In Mirpur Khas, Mr. Mangha Ram Kewlani, the Secretary of Hindu Panchayat (Association) too dispelled the impression that their girls were being abducted, converted and married to Muslims. “No such case has taken place in southern districts,” he said however opined that it might have happened in schedule caste communities.
It transpired during the discussion with official of Hindu Panchayat, representing Luhanas, the upper class caste in Hindus, that they keep Bheels, Kolhis, Meghwars and other lower caste people at distance and are indifferent to their problems. The men and women of these communities also voiced against such attitude of upper class Hindus when the journalists’ team visited some other towns. “We are victims of class difference, deep-rooted in Hindu society,” Vidya Meghwar, one of a dozen female members present at the office of Local Support Organization Development & Awareness Women Network (DAWN) told at Diplo, a historic town of Tharparkar. The organization, led by Muslim women, is striving for the rights of female population of lower castes.

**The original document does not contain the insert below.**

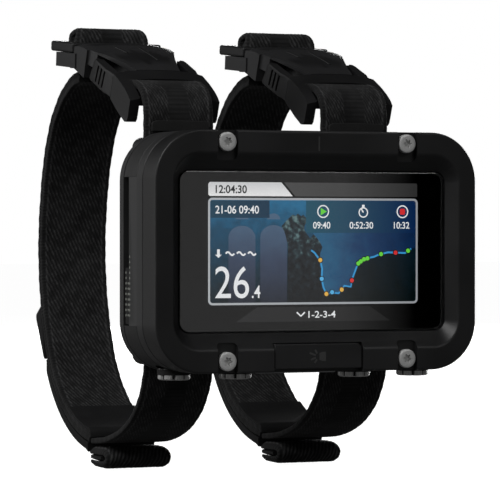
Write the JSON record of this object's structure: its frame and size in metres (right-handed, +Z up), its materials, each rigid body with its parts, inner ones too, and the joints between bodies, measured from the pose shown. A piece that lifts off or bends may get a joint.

Similar views were expressed by one Somji Mal Dharani, a retired government officer, in a meeting with officials of Sujag, another Local Support Organization, in same town. “The people of Meghwar community are mostly engaged in construction of temples and mosques, as they work as masons and laborers, but they are never allowed to enter when these worship places are built,” Somji, who himself a Meghwar, told.
It was gathered during the study tour that different schedule castes like Bheel, Kolhi and Meghwar, deprived of social, economic and political rights, had been encountering indifferent attitude even of their own elites and elected representatives.
The religious minorities so divided due to class system and facing severe hardships caused by natural calamities and government indifference, were however peace-loving and believed in co-existence. They use to visit the shrines of Muslim Saints and their love and respect for the Muslim Saints is reciprocated by the Muslims who often visit the temples.